We are well aware that physical activity is not the first thought that comes to mind upon hearing a cancer diagnosis. However, research shows that exercise contributes to treatment, so we want to give you an overview of the benefits of physical activity, practical advice on recommended exercises and frequency, proper ways to start exercising, and things to avoid. Whether you’ve been exercising before or not, we encourage you to put on your workout shoes and spend at least a few minutes exercising.
Taking time to exercise will improve your physical health and emotional well-being.
We’ve all probably heard about the benefits of physical activity, which releases endorphins, serotonin, oxytocin, and dopamine, the “happy hormones.” However, that’s not the only benefit.
Latest research shows that regular physical activity has a positive effect on cancer treatment and, in some cases, can even improve treatment outcomes and reduce the risk of recurrence. Experts note that exercising has a positive effect on mental health, reducing the side effects of treatment and the resulting fatigue.
For example, one study found that an 8-week physical activity program consisting of 60 minutes of varied exercise twice a week improved patients’ mood, general well-being, and physical performance and had a positive effect on their psychological well-being.
Start off easy
The benefits of exercise in cancer are obvious, but if you decide to take the time to exercise, you should start off slowly. Go for easy workouts and don’t ask too much of yourself. Monitor your well-being and increase the intensity of your exercise slowly. Remember, you are exercising to feel better, not to prepare for a competition.
Experts at the Dana-Farber Cancer Institute (USA) recommend starting off with light, low-intensity exercises and then progressing to more intense workouts. For example, you could start with regular walks, yoga, or stretching exercises.
Once you feel like you’re ready, you can start doing more intense workouts like cycling, swimming, and speed walking.
Impaired balance can be one of the side effects of cancer and its treatment. If that is the case, take time to do exercises that improve your balance as this can help prevent injuries like falls.
During cancer treatment, reduced physical activity can lead to a loss of muscle mass, which is why experts recommend making time for strength training. Increased muscle mass can help prevent or resolve impaired balance as well as reduce fatigue and help fight osteoporosis, which can be caused by some cancer treatments.
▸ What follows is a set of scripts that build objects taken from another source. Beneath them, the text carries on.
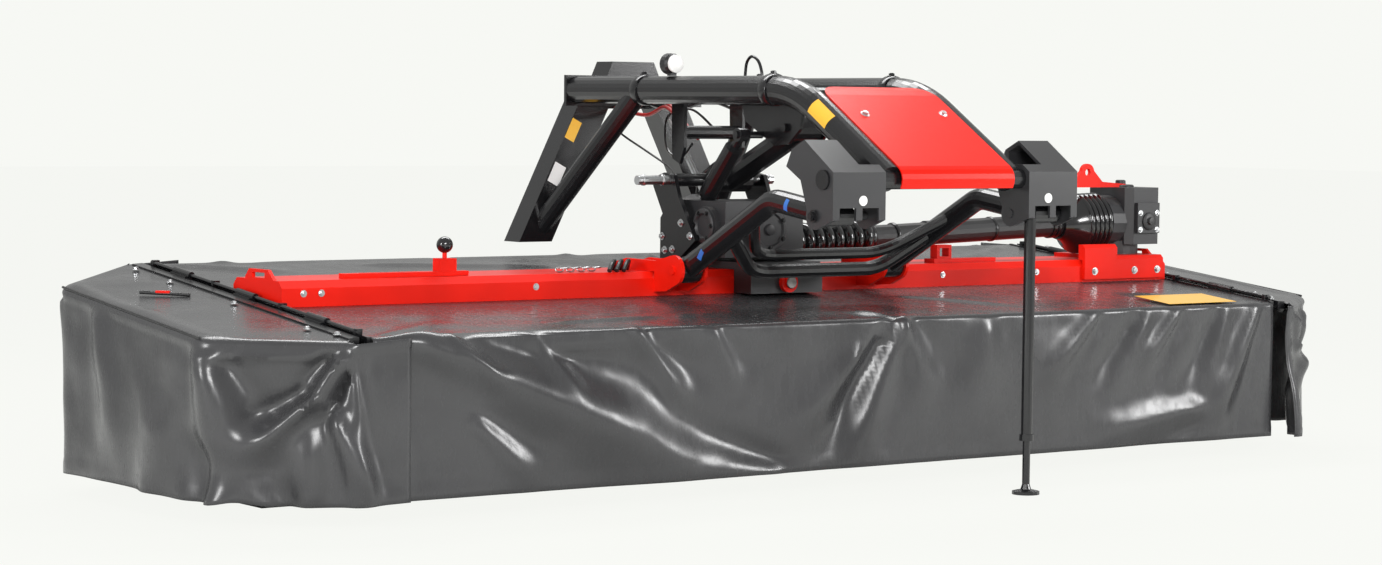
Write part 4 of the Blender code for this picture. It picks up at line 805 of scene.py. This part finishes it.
lathePiece("sideGearboxCaps", [
    ([(0, 0.026), (0.004, 0.026), (0.007, 0.022), (0.007, 0.012), (0.014, 0.011), (0.015, 0.006)],
     sideFace, sideFace + Vector((0, -1, 0))),
    ([(0, 0.040), (0.005, 0.040), (0.008, 0.036), (0.008, 0.016), (0.020, 0.015), (0.022, 0.011)],
     sideTop, sideTop + Vector((0, 0, 1))),
    ([(0, 0.034), (0.006, 0.034), (0.009, 0.030), (0.009, 0.010), (0.011, 0.008)],
     at(1.5150, 0.170, 0.705), at(1.5300, 0.170, 0.705))], "iron", sides=36)
print("rings and sleeves made")


# ---- bolts

up, ahead = (0, 0, 1), (0, -1, 0)
boltPiece("panelBolts", onNode("front_panel", (0, -0.526, 0.8505), ((-0.125, -0.504, 0.977),
                                                                   (0.140, -0.501, 0.979))), 0.0085)
collarBolts = [(at(sign * tubeLine[0], y, tubeLine[1] + 0.0418), up) for sign in (-1, 1)
               for y in (0.362, -0.219)]
boltPiece("collarBolts", collarBolts, 0.0085, "black")
boltPiece("bracketBolts", onNode("centre_bracket", (-1, 0, 0), (
    (-0.206, 0.263, 0.638), (-0.206, 0.134, 0.643), (-0.206, 0.176, 0.677), (-0.206, 0.215, 0.604),
    (-0.206, 0.250, 0.601))), 0.0075)
gearBolts = [(gearFace + Vector((0.050 * cos(radians(a)), -0.0078, 0.050 * sin(radians(a)))), ahead)
             for a in range(30, 390, 60)]
gearBolts += [(gearSide + Vector((-0.0088, 0.038 * cos(radians(a)), 0.038 * sin(radians(a)))), (-1, 0, 0))
              for a in range(0, 360, 60)]
boltPiece("gearboxBolts", gearBolts, 0.0052, "black", seed=5)
lidBolts = onNode("side_gearbox", ahead, [(1.446 + x, 0.075, 0.665 + z) for x in (-0.034, 0.034)
                                          for z in (-0.025, 0.025)])
boltPiece("lidBolts", lidBolts, 0.0060, "zinc", seed=7)
boltPiece("footBolts", onNode("side_gearbox_base", ahead, ((1.361, 0.035, 0.522), (1.455, 0.035, 0.523),
                                                           (1.200, 0.035, 0.522))), 0.0080, seed=9)
boltPiece("beamBolts", onNode("main_beam", ahead, [(x, 0.046, 0.524) for x in (
    -1.440, -1.390, -0.760, 0.620, 0.980)]), 0.0062, "zinc", seed=11)
boltPiece("blockBolts", onNode("pendulum_block", ahead, [(x, -0.03, 0.560) for x in (-0.095, -0.060, 0.060,
                                                                                   0.095)]), 0.0070, seed=13)
for side, sign in (("right", -1), ("left", 1)):
    spots = ((1.593, 0.458), (1.588, 0.125), (1.588, -0.238), (1.560, -0.330), (1.588, 0.660))
    places = [(at(sign * x, y, coverZ(y) - guard["fall"] * (x - hingeX) + 0.0012), up) for x, y in spots]
    boltPiece(side + "HingeBolts", places, 0.0072, "zinc", side + "_guard", 15 + sign)
    yokeSpots = onNode(side + "_yoke", (sign, 0, 0), ((sign * 0.405, -0.655, 0.725),))
    boltPiece(side + "YokeBolt", yokeSpots, 0.0110, "black", seed=17)
deckBolts = [(at(x, y, coverZ(y) - 0.0004), up) for x in (-1.47, -0.98, -0.49, 0.49, 0.98, 1.47)
             for y in (0.318,)]
boltPiece("deckBolts", deckBolts, 0.0070, "zinc", seed=19)
print("bolts laid")


# ---- labels, all blank

leg = (0.451, 0, 0.893)          # the way the near leg leans
labelPiece("yellowLabels", (
    ("coupling_triangle", at(-0.207, 0.700, 0.923), ahead, leg, 0.034, 0.062),
    ("right_top_tube", at(-0.238, -0.457, 0.978), (-1, 0, 0), (0, -0.8505, -0.526), 0.042, 0.082)),
    "yellow", cells=8)
labelPiece("whiteLabel", (
    ("coupling_triangle", at(-0.262, 0.700, 0.798), ahead, leg, 0.040, 0.060),), "white")
labelPiece("blueLabels", (
    ("right_pull_arm", at(-0.375, -0.142, 0.607), (-1, -0.4, 0.2), (0, -0.62, 0.78), 0.014, 0.030),
    ("right_pull_arm", at(-0.375, -0.500, 0.748), (-1, -0.4, 0.2), (0, -0.3, 0.95), 0.014, 0.030)), "blue")
coverLabel = []
for y in (-0.375, -0.235):
    coverLabel.append([at(x, y, coverZ(y) + 0.0010) for x in (1.10, 1.37)])
slabPiece("coverLabel", [(coverLabel[0][0], coverLabel[0][1], coverLabel[1][1], coverLabel[1][0])], "yellow",
          lift=0.0014)
print("labels laid")


# ---- hoses, cables and rods in the headstock

def lengthOf(route):
    return sum((two - one).length for one, two in zip(route, route[1:]))


def hose(name, radius, finish, stiffness, points, steps=10):
    route = smoothRoute([at(*p) for p in points], steps)
    piece = tubePiece(name, [route], radius, finish, sides=14)
    lengthOf(route)
    return piece


hoses = (            # name, radius, finish, stiffness, points
    ("redHoseNear", 0.0055, "redHose", "medium", (
        (-0.112, 0.300, 0.945), (-0.108, 0.350, 0.975), (-0.070, 0.450, 0.990),
        (-0.052, 0.560, 0.968), (-0.060, 0.680, 0.985), (-0.070, 0.742, 1.010))),
    ("redHoseFar", 0.0055, "redHose", "medium", (
        (-0.060, 0.300, 0.905), (-0.045, 0.390, 0.950), (-0.020, 0.500, 1.000),
        (-0.010, 0.610, 1.006), (-0.020, 0.742, 1.020))),
    ("blackHoseLoop", 0.0036, "gloss", "stiff", (
        (0.020, 0.330, 0.930), (-0.010, 0.400, 0.985), (-0.040, 0.470, 0.965),
        (-0.060, 0.450, 0.880), (-0.070, 0.370, 0.850), (-0.080, 0.300, 0.890))),
    ("blackHoseLow", 0.0055, "gloss", "stiff", (
        (0.060, 0.320, 0.860), (0.030, 0.400, 0.800), (0.000, 0.380, 0.730),
        (-0.030, 0.300, 0.720), (-0.050, 0.220, 0.745))),
    ("rearHose", 0.0065, "gloss", "medium", (
        (0.080, 0.330, 0.990), (0.070, 0.430, 1.010), (0.060, 0.560, 0.985),
        (0.050, 0.680, 1.000), (0.050, 0.745, 1.040))),
    ("grayCable", 0.0030, "rubber", "limp", (
        (-0.050, 0.742, 0.955), (-0.056, 0.680, 0.915), (-0.058, 0.560, 0.870),
        (-0.062, 0.450, 0.830), (-0.100, 0.360, 0.806), (-0.168, 0.285, 0.796))),
)
for row in hoses:
    hose(*row)
tubePiece("bracketRods", [
    [at(-0.060, 0.438, 0.955), at(-0.052, 0.273, 0.735)],
    [at(-0.040, 0.445, 0.950), at(-0.032, 0.280, 0.730)]],
    0.0045, "zinc", sides=12)
loop = ((0.167, 1.060), (0.166, 1.085), (0.159, 1.116), (0.137, 1.131), (0.108, 1.118), (0.091, 1.083),
        (0.090, 1.040))
tubePiece("wireLoop", [smoothRoute([at(0, y, z) for y, z in loop], 8)], 0.0042, "black", sides=10)
tubePiece("leverKnobStem", [[at(-1.000, 0.105, 0.585), at(-1.000, 0.105, 0.622)]], 0.0055, "zinc")
print("hoses made")


# ---- chain and straps on the beam

def linkRoute(middle, along, acrossWay, long=0.017, wide=0.0095):
    points = []
    for k in range(13):
        a = 2 * pi * k / 12
        points.append(middle + along * (long * cos(a)) + acrossWay * (wide * sin(a)))
    return points


chain = []
for k in range(8):
    spot = at(-0.652 + 0.0168 * k, 0.100, 0.5632 + 0.0035 * (k % 2))
    flat = Vector((0, 1, 0)) if k % 2 else Vector((0, 0.35, 0.94))
    chain.append(linkRoute(spot, Vector((1, 0, 0)), flat.normalized(), 0.0125, 0.0062))
tubePiece("chainLinks", chain, 0.0021, "zinc", sides=8)
straps = [smoothRoute([at(x, 0.062, 0.5590), at(x + 0.020, 0.078, 0.5760), at(x + 0.045, 0.104, 0.5820),
                       at(x + 0.062, 0.130, 0.5740), at(x + 0.070, 0.146, 0.5590)], 6)
          for x in (-0.520, -0.497, -0.474)]
tubePiece("strapLoops", straps, 0.0062, "rubber", sides=8)


# ---- guard trim: piping along the edge, grip slit drawn as painted shade, and its bit

for side, sign in (("right", -1), ("left", 1)):
    edgeLine = []
    for k in range(33):
        y = cover["front"] + guard["cornerFront"] + 0.012 + k * (
            cover["rear"] - guard["cornerRear"] - cover["front"] - guard["cornerFront"] - 0.024) / 32
        x = guard["outer"] - guard["roll"] * 0.45
        z = coverZ(y) - guard["fall"] * (guard["outer"] - hingeX) - guard["roll"] * 0.15 + 0.0018
        edgeLine.append(Vector((sign * x, y, z)))
    tubePiece(side + "GuardPiping", [edgeLine], 0.0034, "rubber", side + "_guard", 8)
slit = []
for x, y in ((1.722, 0.366), (1.631, 0.275)):
    slit.append(at(-x, y, coverZ(y + datumY) - guard["fall"] * (x - hingeX) + 0.0050))
# painted shade: a black tube stands for the dark inside of the grip slit, an opening that lies in shade
tubePiece("gripSlitPaintedShade", [[slit[0].lerp(slit[1], k / 8) for k in range(9)]], 0.0045, "rubber", "right_guard",
          10)
tubePiece("gripTag", [[slit[0].lerp(slit[1], 0.32) + Vector((0, 0, 0.002)),
                       slit[0].lerp(slit[1], 0.60) + Vector((0, 0, 0.003))]], 0.0048, "red", "right_guard",
          10)
print("trim made")


# ---- camera, floor and light

def setCamera():
    facing = {"azimuth": -36.2467, "elevation": 3.1356, "roll": 0.5939}
    place = Vector((-5.1495, -6.6159 + datumY, 0.9757))
    a, e, turn = (radians(facing[key]) for key in ("azimuth", "elevation", "roll"))
    back = Vector((sin(a) * cos(e), -cos(a) * cos(e), sin(e)))
    right = (-back).cross(Vector((0, 0, 1))).normalized()
    up = right.cross(-back)
    across = right * cos(turn) + up * sin(turn)
    rise = up * cos(turn) - right * sin(turn)
    data = bpy.data.cameras.new("viewCamera")
    data.sensor_width, data.lens = 36.0, 80.727
    camera = bpy.data.objects.new("viewCamera", data)
    bpy.context.collection.objects.link(camera)
    camera.matrix_world = Matrix((
        (across.x, rise.x, back.x, place.x), (across.y, rise.y, back.y, place.y),
        (across.z, rise.z, back.z, place.z), (0, 0, 0, 1)))
    bpy.context.scene.camera = camera


def setStage():
    pale = (0.93, 0.94, 0.905)
    bm = bmesh.new()
    bmesh.ops.create_grid(bm, x_segments=1, y_segments=1, size=40.0)
    floor = keepStage("paleFloor", bm)
    material = bpy.data.materials.new("paleFloor")
    tree = Tree(material)
    shader = tree.nodes["Principled BSDF"]
    shader.inputs["Base Color"].default_value = rgb(pale)
    shader.inputs["Roughness"].default_value = 0.9
    glow = tree.node("ShaderNodeEmission", {}, {"Color": rgb(pale), "Strength": 1.0})
    seen = tree.node("ShaderNodeLightPath", output="Is Camera Ray") * 0.965
    both = tree.node("ShaderNodeMixShader", {}, {0: seen, 1: Wire(tree, shader.outputs[0]), 2: glow})
    tree.links.new(both.socket, tree.nodes["Material Output"].inputs["Surface"])
    floor.data.materials.append(material)
    world = bpy.data.worlds.new("studio")
    bpy.context.scene.world = world
    tree = Tree(world)
    rays = tree.node("ShaderNodeLightPath", output="Is Camera Ray")
    shown = rays + tree.part(rays, "Is Transmission Ray") + tree.part(rays, "Is Glossy Ray") * 0.34
    lit = tree.nodes["Background"]
    lit.inputs["Color"].default_value = (1, 1, 1, 1)
    lit.inputs["Strength"].default_value = 0.42
    seenSky = tree.node("ShaderNodeBackground", {}, {"Color": rgb(pale), "Strength": 1.0})
    both = tree.node("ShaderNodeMixShader", {}, {0: shown, 1: Wire(tree, lit.outputs[0]), 2: seenSky})
    tree.links.new(both.socket, tree.nodes["World Output"].inputs["Surface"])
    lamps = (        # name, place, aim, width, height, watts
        ("keyBox", (-3.0, -5.6, 2.6), (-0.3, 0, 0.3), 2.2, 1.2, 250.0),
        ("topBox", (0.6, 1.8, 4.0), (0, 0, 0.4), 4.2, 1.0, 150.0),
        ("sideBox", (-6.0, -0.6, 1.7), (-1.5, 0, 0.3), 1.0, 1.6, 110.0),
        ("farBox", (4.4, -4.2, 2.0), (0.8, 0, 0.3), 1.0, 1.6, 150.0),
    )
    for name, place, aim, width, height, watts in lamps:
        data = bpy.data.lights.new(name, "AREA")
        data.shape, data.size, data.size_y, data.energy = "RECTANGLE", width, height, watts
        lamp = bpy.data.objects.new(name, data)
        bpy.context.collection.objects.link(lamp)
        lamp.location = place
        lamp.rotation_mode = "QUATERNION"
        lamp.rotation_quaternion = (Vector(aim) - Vector(place)).to_track_quat("-Z", "Y")


def keepStage(name, bm):
    mesh = bpy.data.meshes.new(name)
    bm.to_mesh(mesh)
    bm.free()
    piece = bpy.data.objects.new(name, mesh)
    bpy.context.collection.objects.link(piece)
    return piece


setCamera()
setStage()
bpy.context.scene.view_settings.view_transform = "Standard"
print("camera and stage set")
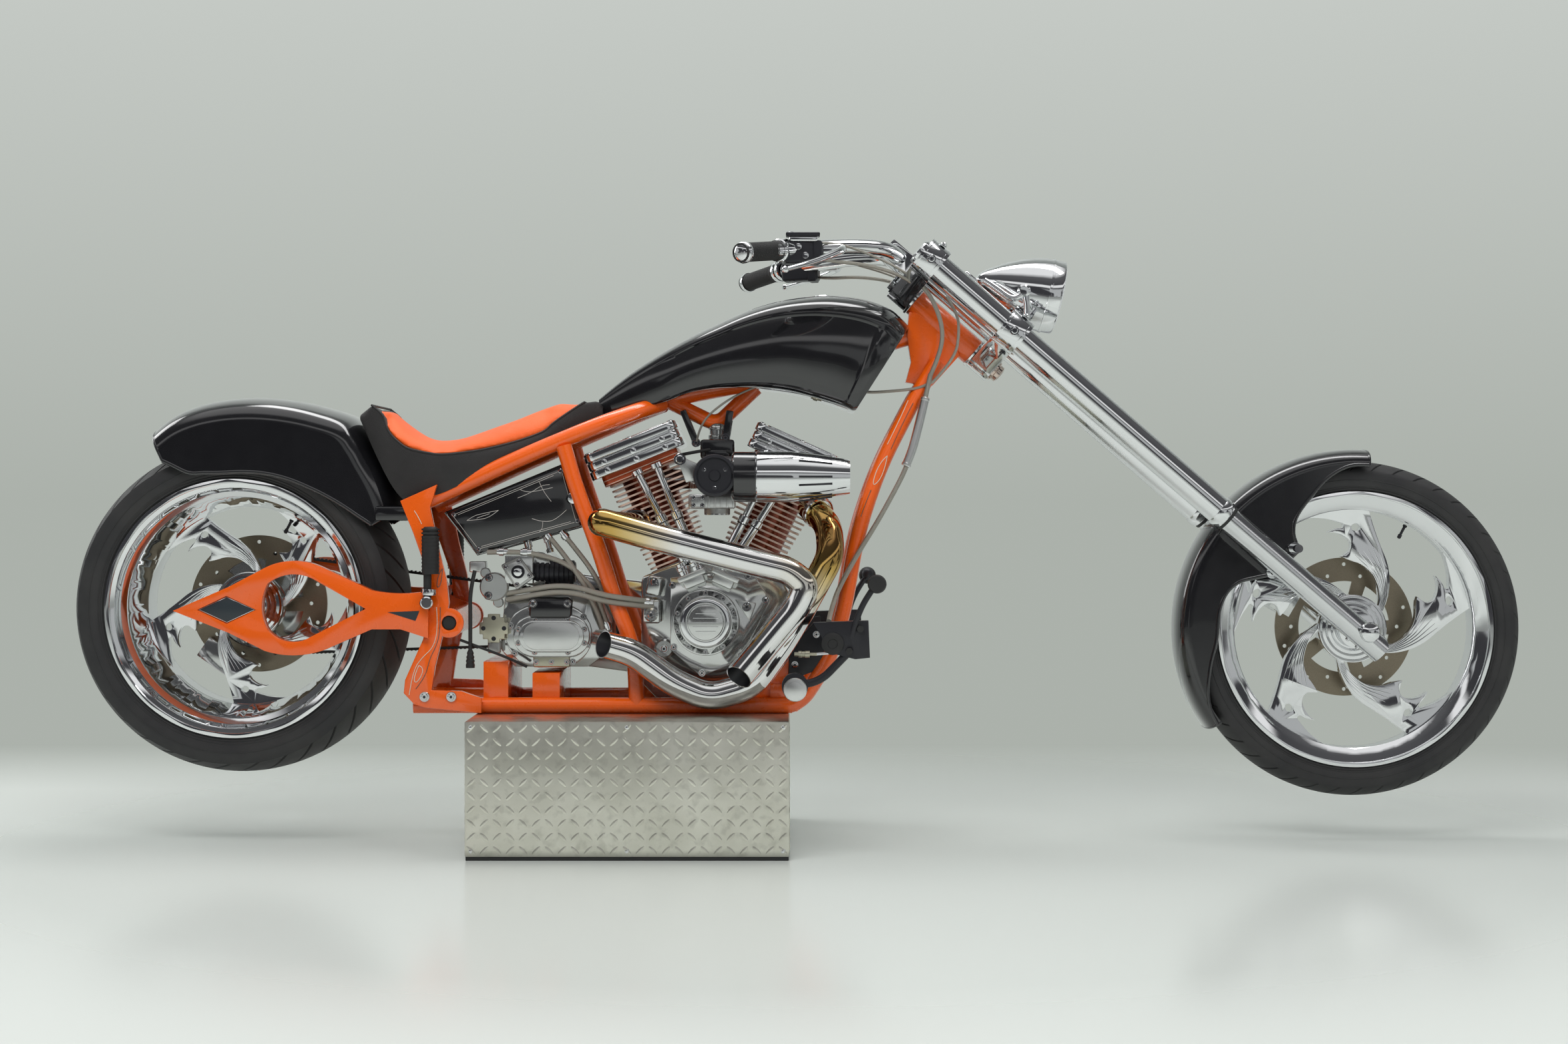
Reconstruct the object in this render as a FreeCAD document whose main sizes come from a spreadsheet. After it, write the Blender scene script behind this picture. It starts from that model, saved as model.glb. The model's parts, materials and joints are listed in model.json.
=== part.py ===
"""Chopper motorcycle standing on a tread-plate plinth.

Millimetres, +Z up, +X forwards, +Y to the rider's left.  The origin lies on the floor under
the middle of the overall length.  Every driving size is a cell of the sheet "sizes", and a
formula is a text that names those cells.
"""
import FreeCAD, Part
import math
import os

import Sketcher
from FreeCAD import Placement, Rotation, Vector

SIZES = (
    # alias, value: wheels and brakes
    ("wheelbase", 2292), ("middle_offset", 2.5), ("front_axle_z", 436), ("rear_axle_z", 482),
    ("front_tyre_radius", 346), ("front_tyre_width", 96), ("front_rim_radius", 284),
    ("front_rim_width", 90), ("front_well_radius", 246),
    ("rear_tyre_radius", 341), ("rear_tyre_width", 250), ("rear_rim_radius", 263),
    ("rear_rim_width", 230), ("rear_well_radius", 206), ("rear_blade_y", 45),
    ("rim_wall", 9), ("bead_inset", 6), ("seat_play", 0.3),
    ("blade_count", 5), ("blade_thickness", 22), ("front_blade_turn", 10), ("rear_blade_turn", 45),
    ("hub_radius", 38), ("flange_radius", 70), ("flange_thickness", 40),
    ("axle_radius", 12), ("bearing_play", 0.05),
    ("rotor_radius", 145), ("rotor_bore", 97), ("rotor_thickness", 5), ("rotor_hole", 4),
    ("front_rotor_y", 60), ("rear_rotor_y", 122),
    ("belt_y", 130), ("belt_width", 14), ("belt_thickness", 5), ("belt_play", 0.5),
    ("pulley_radius", 105), ("drive_pulley_radius", 52), ("drive_shaft_radius", 18),
    ("caliper_length", 84), ("caliper_reach", 47), ("caliper_wall", 17), ("pad_gap", 5),
    # steering head and fork
    ("rake", 49.13), ("fork_reach", 1052.7), ("axle_lead", 80.2), ("fork_offset", 71),
    ("leg_spacing", 260), ("fork_upper_radius", 28.5), ("fork_lower_radius", 25.5),
    ("fork_top", 120), ("fork_joint", -670), ("fork_bottom", -1105), ("fork_nose", 41),
    ("stem_radius", 12.7), ("stem_play", 0.3), ("head_tube_radius", 29),
    ("head_tube_top", 74), ("head_tube_bottom", -86),
    ("top_tree_z", 80), ("top_tree_thickness", 46),
    ("lower_tree_z", -142), ("lower_tree_thickness", 50), ("tree_clamp_radius", 39),
    ("tree_boss_radius", 30), ("riser_length", 40), ("riser_width", 30), ("riser_height", 64),
    ("riser_spacing", 90),
    ("bar_radius", 15.9), ("grip_radius", 19), ("grip_length", 135), ("housing_radius", 23),
    ("housing_length", 38), ("lever_radius", 6),
    ("lamp_radius", 76), ("lamp_length", 176), ("lamp_tilt", 12.6),
    # frame
    ("rail_y", 130), ("rail_radius", 16), ("upper_rail_radius", 17), ("down_tube_radius", 16),
    ("backbone_radius", 20), ("plate_thickness", 16), ("plate_y", 150),
    ("pivot_x", -705), ("pivot_z", 455), ("pivot_bore", 14.7), ("pivot_boss", 29.5),
    ("pivot_tube_radius", 27), ("gusset_thickness", 48),
    ("swingarm_y", 151), ("swingarm_thickness", 28), ("tip_inset_depth", 8), ("brace_radius", 15),
    ("link_thickness", 14),
    # plinth
    ("plinth_length", 635), ("plinth_width", 630), ("plinth_height", 271),
    ("plinth_middle_x", -338), ("plinth_wall", 12),
    # engine and drive
    ("crank_x", -180), ("crank_z", 410), ("rear_bank", 22), ("front_bank", 24.4),
    ("deck_height", 180), ("barrel_radius", 52), ("fin_length", 150), ("fin_width", 150),
    ("fin_thickness", 4), ("fin_pitch", 11), ("fin_count", 19), ("rocker_deck", 396),
    ("rocker_length", 203), ("rocker_height", 57), ("rocker_half_width", 114),
    ("rocker_round", 9), ("intake_z", 745), ("crankcase_half_width", 95), ("cam_cover_depth", 45),
    ("pushrod_radius", 9), ("pushrod_gap", 10), ("intake_radius", 20), ("carburettor_radius", 30),
    ("pipe_radius", 28), ("front_pipe_y", 178), ("rear_pipe_y", 237),
    ("gearbox_half_width", 95), ("drive_x", -500), ("drive_z", 450),
    ("primary_thickness", 48), ("primary_radius", 100), ("primary_gap", 5),
    # bodywork
    ("tank_tunnel", 30), ("cap_radius", 32), ("cap_height", 14),
    ("oil_tank_half_width", 110), ("oil_pin_radius", 8), ("fender_wall", 4),
    ("rear_fender_half_width", 137), ("front_fender_half_width", 66),
    ("front_fender_radius", 370), ("fender_shoulder", 30), ("fender_peg_radius", 8),
    ("seat_base_width", 300), ("seat_pad_width", 284), ("cable_radius", 5),
    # controls and side stand
    ("control_y", 228), ("control_thickness", 24), ("footpeg_radius", 16), ("footpeg_length", 88),
    ("passenger_peg_radius", 17), ("passenger_peg_length", 74),
    ("stand_length", 280), ("stand_radius", 8), ("stand_foot_radius", 12),
    ("stand_pin_radius", 5), ("stand_eye_radius", 11), ("stand_eye_height", 16),
    ("stand_pivot_x", 8), ("stand_pivot_y", 172), ("stand_pivot_z", 289),
)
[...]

Exercise for at least 150 minutes a week
Experts at the American College of Sports Medicine and American Cancer Society recommend at least 150-300 minutes of moderate-intensity exercise a week. For example, you could do one 30-minute workout a day, or you could do 10 minutes of exercise in the morning, at lunchtime, and in the evening.
For strength training, experts recommend 2-3 workouts a week, focusing on the main muscle groups: chest, shoulders, arms, back, abdomen, and legs. This can include push-ups, crunches using resistance bands, or weightlifting.
There are no sports that are recommended exclusively for cancer patients, so choose what you like best, enjoy it, don’t be afraid to try something new, and drink enough water!
Things to avoid
While there are benefits to regular physical activity in cancer, there are a few things you should look out for.
If your bones are affected by the disease, you should avoid exercises that put a lot of strain on them as there is a higher risk of fractures or breaks. You can try swimming, water exercise, or yoga instead.
If your immunity is severely affected, avoid exercising in public gyms or other places that gather a lot of people.
Also, stop exercising and consult your doctor if you experience any of the following symptoms: dizziness, chest pain, difficulty breathing, nausea, unusual back, bone, or muscle pain.
See the benefits for yourself. Find the best time to exercise, choose the sport you enjoy the most, experiment, and watch your well-being change!